— start MATERIALS PROVIDED —
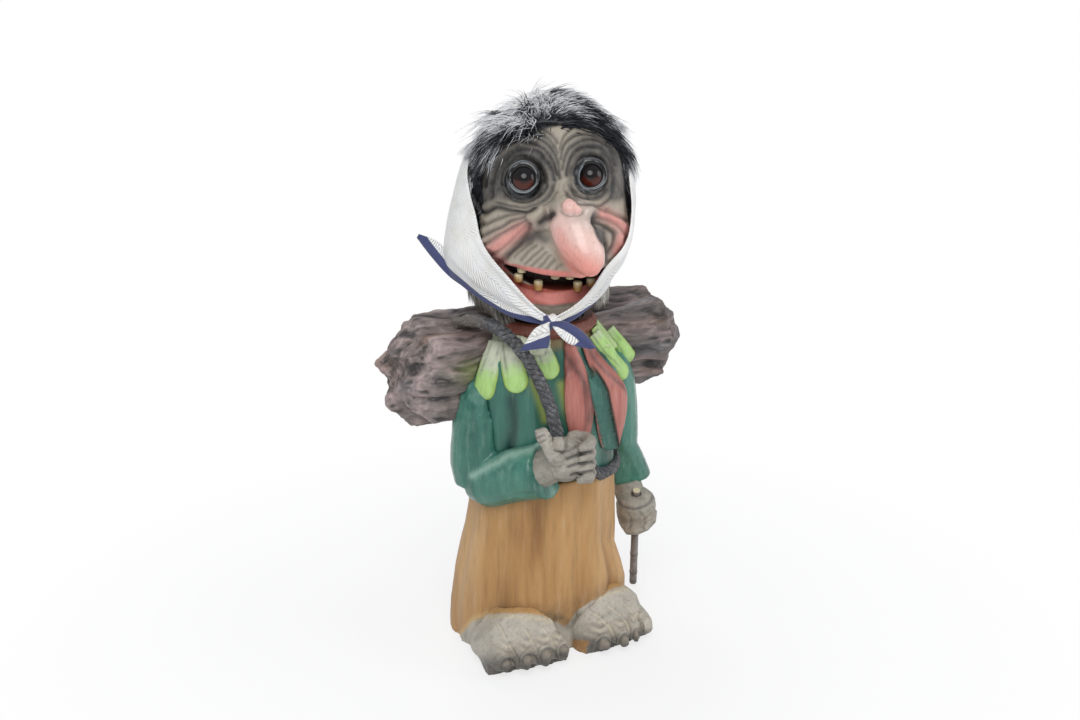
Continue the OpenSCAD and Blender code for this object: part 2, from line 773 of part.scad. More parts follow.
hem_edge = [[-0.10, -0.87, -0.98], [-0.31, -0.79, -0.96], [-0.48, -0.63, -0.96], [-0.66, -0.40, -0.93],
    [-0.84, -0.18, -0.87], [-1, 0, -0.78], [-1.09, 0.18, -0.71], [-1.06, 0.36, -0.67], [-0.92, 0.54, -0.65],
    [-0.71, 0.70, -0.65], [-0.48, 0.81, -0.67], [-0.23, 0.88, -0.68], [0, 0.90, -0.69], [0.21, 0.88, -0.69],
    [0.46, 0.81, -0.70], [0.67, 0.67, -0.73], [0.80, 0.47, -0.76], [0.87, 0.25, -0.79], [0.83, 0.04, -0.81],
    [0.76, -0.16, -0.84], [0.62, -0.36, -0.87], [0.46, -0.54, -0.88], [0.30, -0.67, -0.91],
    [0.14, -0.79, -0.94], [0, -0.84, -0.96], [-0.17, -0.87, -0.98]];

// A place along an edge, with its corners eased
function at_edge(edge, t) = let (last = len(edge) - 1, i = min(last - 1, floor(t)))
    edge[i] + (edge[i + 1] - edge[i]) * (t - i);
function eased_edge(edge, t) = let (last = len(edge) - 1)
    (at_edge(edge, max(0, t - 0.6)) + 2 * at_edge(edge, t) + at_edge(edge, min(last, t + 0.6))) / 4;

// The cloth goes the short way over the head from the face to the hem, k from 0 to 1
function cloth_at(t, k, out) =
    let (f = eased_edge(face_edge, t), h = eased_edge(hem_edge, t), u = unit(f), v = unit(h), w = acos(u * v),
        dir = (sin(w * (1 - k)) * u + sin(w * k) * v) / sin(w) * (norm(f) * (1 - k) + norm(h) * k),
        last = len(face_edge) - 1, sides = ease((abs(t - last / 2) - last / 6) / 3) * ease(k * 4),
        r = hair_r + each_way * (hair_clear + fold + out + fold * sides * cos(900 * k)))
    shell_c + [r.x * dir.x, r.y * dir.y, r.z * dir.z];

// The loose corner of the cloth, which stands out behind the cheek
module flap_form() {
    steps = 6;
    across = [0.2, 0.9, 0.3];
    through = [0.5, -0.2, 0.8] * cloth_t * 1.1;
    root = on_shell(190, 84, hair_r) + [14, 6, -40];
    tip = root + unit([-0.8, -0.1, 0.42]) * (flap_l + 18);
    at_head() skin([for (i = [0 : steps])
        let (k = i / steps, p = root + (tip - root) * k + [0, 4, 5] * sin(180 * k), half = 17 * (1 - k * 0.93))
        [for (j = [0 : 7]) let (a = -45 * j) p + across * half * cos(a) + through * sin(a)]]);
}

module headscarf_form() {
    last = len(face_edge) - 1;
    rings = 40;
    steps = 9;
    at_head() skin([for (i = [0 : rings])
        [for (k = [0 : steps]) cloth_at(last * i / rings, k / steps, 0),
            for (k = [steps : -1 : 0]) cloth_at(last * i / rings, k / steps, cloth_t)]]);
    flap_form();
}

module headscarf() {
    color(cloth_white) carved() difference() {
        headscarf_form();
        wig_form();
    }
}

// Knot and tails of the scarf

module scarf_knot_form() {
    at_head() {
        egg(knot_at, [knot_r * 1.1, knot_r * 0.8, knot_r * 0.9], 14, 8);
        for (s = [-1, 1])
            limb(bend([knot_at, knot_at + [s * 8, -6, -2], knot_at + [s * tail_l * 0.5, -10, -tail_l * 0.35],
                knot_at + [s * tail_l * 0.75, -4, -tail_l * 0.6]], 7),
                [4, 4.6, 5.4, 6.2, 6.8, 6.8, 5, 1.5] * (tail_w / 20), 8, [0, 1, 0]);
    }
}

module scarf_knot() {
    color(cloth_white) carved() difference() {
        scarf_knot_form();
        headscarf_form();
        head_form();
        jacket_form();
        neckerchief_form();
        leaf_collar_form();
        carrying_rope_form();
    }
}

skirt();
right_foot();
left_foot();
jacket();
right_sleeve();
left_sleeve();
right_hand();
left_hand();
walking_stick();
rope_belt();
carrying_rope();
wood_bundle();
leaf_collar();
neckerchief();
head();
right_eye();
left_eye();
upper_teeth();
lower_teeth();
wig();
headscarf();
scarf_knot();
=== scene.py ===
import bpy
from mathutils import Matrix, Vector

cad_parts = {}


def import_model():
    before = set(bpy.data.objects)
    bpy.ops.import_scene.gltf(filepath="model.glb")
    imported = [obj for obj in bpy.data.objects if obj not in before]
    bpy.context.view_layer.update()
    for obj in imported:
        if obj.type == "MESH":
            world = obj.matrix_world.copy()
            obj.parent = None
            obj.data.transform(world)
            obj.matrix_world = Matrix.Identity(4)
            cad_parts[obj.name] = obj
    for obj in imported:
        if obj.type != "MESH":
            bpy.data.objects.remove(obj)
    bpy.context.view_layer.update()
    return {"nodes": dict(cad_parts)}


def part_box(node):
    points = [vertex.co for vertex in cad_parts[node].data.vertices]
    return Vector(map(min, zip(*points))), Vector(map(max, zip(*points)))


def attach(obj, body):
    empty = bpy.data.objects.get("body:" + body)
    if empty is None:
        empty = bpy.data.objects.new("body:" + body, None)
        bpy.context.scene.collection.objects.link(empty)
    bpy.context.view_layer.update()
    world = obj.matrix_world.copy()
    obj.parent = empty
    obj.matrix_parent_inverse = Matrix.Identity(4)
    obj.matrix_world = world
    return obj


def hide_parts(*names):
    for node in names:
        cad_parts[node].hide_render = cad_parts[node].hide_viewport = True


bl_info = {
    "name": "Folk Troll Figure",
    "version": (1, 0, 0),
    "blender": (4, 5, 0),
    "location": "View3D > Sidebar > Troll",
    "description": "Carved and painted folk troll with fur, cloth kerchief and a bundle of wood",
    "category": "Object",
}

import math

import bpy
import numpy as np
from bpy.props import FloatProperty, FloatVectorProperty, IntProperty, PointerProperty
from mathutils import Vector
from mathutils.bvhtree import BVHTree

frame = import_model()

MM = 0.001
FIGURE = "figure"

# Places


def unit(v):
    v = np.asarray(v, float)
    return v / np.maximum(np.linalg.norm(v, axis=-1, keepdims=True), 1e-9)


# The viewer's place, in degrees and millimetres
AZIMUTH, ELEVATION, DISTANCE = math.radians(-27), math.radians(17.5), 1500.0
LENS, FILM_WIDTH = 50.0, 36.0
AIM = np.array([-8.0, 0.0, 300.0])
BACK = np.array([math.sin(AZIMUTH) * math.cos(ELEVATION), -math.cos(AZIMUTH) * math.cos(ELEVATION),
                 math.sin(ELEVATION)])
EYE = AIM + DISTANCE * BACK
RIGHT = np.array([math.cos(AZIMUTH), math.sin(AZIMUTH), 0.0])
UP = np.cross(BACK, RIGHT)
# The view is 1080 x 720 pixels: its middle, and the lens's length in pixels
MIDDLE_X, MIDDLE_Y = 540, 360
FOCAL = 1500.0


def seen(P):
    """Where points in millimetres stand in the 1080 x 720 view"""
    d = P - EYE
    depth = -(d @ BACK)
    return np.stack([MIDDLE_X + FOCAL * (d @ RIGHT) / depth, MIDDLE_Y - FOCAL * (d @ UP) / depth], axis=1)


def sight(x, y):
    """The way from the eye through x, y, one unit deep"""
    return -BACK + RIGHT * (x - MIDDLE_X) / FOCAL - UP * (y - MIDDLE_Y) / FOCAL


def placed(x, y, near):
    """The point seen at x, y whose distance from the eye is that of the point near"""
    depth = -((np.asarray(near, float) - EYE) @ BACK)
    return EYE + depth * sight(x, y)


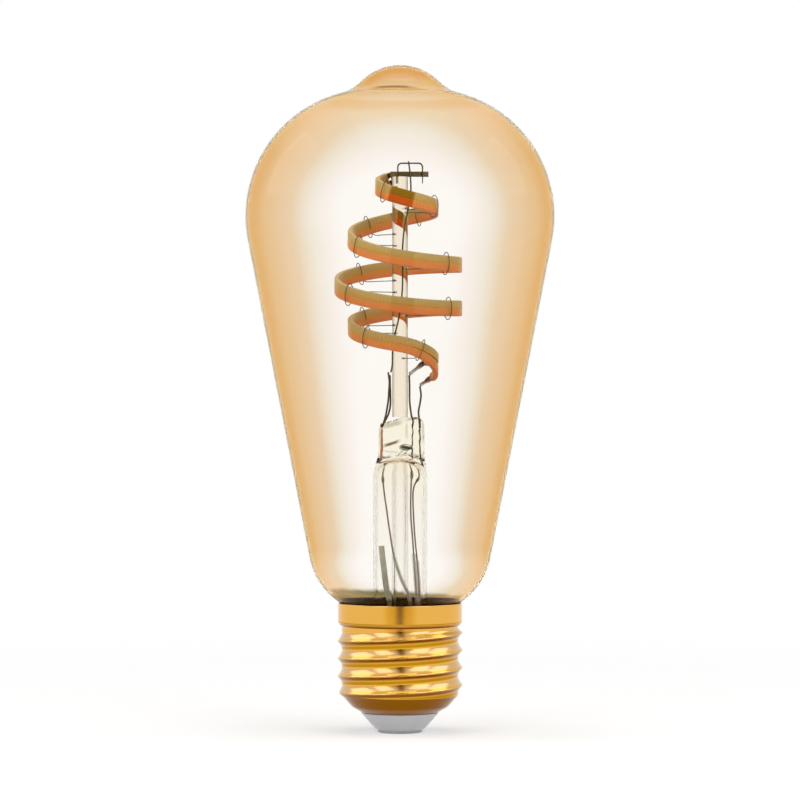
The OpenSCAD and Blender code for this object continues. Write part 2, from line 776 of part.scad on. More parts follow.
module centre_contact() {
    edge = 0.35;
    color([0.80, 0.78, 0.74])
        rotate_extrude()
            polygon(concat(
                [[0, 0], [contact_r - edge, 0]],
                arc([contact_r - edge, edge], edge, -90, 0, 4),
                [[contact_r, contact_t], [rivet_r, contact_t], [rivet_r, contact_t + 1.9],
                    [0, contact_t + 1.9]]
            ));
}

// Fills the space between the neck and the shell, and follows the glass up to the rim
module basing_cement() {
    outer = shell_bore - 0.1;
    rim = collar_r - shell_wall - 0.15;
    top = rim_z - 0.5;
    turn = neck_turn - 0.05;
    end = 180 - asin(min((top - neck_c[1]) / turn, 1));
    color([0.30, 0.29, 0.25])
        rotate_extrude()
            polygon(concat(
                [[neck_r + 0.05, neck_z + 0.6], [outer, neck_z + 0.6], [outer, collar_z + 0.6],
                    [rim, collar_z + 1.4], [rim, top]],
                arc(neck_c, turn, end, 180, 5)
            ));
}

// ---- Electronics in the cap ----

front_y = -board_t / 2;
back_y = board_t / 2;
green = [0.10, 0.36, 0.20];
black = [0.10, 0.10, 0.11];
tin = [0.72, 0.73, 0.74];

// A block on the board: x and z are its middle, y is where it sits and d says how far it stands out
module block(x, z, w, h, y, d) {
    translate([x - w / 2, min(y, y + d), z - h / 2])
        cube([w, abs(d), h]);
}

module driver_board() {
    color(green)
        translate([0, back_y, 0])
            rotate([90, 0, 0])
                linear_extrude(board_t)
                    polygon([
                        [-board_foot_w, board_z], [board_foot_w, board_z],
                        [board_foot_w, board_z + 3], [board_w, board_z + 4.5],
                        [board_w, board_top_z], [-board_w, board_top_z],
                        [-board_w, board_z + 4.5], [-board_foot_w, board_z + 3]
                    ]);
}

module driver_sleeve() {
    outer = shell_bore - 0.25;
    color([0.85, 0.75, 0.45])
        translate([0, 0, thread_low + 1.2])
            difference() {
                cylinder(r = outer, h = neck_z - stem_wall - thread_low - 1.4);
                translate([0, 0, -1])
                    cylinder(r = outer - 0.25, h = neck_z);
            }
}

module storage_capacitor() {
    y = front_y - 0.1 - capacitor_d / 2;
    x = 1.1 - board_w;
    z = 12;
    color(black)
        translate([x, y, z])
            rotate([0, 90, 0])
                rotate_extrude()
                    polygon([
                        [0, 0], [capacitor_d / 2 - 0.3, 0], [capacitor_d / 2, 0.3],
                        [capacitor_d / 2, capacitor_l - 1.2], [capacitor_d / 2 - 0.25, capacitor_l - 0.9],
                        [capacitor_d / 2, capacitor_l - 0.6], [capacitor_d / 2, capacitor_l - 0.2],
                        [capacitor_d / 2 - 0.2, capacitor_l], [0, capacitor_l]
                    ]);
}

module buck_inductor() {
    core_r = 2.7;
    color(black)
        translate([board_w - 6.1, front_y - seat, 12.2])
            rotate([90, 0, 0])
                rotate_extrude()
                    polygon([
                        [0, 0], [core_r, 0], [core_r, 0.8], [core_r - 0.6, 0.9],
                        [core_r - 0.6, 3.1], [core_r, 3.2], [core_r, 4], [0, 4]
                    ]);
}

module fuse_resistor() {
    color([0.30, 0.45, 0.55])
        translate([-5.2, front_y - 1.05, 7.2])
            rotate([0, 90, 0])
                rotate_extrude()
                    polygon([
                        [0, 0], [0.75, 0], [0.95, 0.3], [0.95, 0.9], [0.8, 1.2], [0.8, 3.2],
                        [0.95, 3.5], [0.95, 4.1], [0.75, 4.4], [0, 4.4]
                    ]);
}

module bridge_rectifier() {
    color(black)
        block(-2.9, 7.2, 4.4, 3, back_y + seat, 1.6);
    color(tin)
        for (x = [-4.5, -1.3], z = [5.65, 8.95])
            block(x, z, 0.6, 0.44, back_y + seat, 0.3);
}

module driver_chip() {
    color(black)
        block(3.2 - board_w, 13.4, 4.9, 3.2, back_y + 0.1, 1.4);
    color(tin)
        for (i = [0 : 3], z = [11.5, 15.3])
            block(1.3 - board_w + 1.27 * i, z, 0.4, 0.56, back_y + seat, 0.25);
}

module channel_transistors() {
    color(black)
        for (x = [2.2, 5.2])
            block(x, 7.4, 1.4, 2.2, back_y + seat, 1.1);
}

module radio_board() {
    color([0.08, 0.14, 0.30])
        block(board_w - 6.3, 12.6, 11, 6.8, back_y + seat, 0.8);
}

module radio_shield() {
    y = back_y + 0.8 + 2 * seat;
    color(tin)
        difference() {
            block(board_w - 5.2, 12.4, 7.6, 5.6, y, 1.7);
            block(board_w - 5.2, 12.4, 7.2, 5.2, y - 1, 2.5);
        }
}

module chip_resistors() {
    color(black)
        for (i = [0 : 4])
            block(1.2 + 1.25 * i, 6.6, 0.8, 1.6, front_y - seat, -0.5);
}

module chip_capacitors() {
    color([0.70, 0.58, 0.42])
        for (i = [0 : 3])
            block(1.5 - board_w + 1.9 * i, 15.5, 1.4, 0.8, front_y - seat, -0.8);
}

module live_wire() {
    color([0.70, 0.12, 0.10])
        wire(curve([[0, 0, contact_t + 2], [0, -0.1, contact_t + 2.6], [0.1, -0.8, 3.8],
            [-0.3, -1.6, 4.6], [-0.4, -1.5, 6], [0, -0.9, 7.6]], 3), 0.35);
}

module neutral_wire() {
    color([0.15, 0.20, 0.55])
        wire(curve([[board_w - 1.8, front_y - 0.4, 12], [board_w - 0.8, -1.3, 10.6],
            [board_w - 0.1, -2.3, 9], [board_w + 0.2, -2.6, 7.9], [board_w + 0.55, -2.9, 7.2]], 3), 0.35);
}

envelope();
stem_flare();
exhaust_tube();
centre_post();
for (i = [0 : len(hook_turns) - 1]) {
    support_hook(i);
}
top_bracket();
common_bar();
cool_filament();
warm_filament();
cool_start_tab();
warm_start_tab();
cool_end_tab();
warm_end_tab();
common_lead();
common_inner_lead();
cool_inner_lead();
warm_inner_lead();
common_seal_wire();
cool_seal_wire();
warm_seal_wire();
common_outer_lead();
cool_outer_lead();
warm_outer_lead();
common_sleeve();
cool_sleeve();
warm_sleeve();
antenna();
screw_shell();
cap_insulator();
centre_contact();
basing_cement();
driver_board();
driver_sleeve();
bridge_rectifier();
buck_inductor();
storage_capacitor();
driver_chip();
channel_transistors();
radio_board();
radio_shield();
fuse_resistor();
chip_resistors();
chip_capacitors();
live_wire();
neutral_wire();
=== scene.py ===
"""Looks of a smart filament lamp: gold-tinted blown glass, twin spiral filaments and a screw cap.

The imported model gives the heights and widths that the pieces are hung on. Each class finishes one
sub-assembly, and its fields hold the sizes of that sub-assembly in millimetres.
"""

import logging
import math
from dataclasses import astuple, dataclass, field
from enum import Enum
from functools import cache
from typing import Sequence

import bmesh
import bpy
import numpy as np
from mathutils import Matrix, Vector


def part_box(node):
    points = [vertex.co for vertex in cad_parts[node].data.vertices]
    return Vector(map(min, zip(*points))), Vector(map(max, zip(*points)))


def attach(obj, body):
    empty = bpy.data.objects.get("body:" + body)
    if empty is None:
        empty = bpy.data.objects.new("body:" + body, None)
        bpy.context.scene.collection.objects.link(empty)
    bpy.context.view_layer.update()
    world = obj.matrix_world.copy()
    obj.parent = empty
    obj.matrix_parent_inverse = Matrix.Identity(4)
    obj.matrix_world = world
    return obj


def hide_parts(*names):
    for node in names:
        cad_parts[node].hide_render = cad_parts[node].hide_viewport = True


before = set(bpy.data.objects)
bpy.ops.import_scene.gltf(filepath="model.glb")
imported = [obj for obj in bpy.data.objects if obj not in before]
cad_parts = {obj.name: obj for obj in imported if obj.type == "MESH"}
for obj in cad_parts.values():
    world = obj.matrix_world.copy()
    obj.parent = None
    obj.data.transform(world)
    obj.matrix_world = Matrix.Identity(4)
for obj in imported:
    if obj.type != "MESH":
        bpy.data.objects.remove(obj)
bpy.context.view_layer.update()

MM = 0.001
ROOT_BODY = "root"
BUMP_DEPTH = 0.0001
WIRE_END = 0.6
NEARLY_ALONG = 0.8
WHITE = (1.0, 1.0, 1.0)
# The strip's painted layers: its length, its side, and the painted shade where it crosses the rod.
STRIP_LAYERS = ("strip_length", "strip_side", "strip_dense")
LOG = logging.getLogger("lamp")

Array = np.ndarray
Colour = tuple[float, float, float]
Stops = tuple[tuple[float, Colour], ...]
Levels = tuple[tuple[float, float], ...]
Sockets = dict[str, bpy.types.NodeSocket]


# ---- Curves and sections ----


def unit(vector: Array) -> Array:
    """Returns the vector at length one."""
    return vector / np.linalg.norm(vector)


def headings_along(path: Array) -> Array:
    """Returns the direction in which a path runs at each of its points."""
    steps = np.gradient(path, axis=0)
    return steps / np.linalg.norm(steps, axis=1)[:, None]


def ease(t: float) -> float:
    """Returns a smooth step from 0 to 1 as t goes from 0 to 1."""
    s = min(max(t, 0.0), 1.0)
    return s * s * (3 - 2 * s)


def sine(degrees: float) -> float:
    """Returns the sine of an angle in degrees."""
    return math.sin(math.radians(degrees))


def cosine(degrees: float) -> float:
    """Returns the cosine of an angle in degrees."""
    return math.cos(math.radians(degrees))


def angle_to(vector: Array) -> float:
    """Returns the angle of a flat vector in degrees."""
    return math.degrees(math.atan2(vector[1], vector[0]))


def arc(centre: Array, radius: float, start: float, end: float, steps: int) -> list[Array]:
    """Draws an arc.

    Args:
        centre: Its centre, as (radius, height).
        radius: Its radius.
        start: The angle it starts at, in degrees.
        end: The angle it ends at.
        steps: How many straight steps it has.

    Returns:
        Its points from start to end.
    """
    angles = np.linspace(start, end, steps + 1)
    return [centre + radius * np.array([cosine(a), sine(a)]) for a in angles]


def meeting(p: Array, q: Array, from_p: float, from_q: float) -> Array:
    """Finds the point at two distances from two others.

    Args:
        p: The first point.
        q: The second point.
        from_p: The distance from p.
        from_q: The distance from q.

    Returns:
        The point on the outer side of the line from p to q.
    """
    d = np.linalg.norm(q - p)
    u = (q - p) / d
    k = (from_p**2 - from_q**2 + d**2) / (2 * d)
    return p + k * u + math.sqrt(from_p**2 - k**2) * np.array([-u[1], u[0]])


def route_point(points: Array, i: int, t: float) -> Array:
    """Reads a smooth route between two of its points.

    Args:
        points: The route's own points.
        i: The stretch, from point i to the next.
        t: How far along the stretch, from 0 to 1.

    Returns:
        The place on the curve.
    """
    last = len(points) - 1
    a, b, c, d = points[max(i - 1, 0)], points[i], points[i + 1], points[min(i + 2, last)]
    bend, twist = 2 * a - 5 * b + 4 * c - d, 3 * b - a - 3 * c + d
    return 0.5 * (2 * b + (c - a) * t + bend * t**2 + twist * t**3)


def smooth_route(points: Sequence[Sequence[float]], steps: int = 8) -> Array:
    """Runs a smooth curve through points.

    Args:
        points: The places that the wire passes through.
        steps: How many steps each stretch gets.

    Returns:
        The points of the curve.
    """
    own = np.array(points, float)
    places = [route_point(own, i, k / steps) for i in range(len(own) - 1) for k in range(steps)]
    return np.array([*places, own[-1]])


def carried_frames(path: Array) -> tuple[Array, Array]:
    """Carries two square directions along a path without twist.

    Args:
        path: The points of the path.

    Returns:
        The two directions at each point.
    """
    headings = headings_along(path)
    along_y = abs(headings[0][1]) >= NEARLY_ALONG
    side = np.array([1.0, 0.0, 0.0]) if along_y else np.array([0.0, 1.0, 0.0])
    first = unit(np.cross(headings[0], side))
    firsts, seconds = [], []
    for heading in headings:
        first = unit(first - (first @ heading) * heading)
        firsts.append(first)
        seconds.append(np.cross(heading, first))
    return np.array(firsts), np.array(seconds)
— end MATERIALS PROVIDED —
## STATED GOAL
Take the line that contains "leaf_collar();", the line that contains "cad_parts[obj.name] = obj", and all lines between, and give them again exactly; include no other line.

## RESPONSE
leaf_collar();
neckerchief();
head();
right_eye();
left_eye();
upper_teeth();
lower_teeth();
wig();
headscarf();
scarf_knot();
=== scene.py ===
import bpy
from mathutils import Matrix, Vector

cad_parts = {}


def import_model():
    before = set(bpy.data.objects)
    bpy.ops.import_scene.gltf(filepath="model.glb")
    imported = [obj for obj in bpy.data.objects if obj not in before]
    bpy.context.view_layer.update()
    for obj in imported:
        if obj.type == "MESH":
            world = obj.matrix_world.copy()
            obj.parent = None
            obj.data.transform(world)
            obj.matrix_world = Matrix.Identity(4)
            cad_parts[obj.name] = obj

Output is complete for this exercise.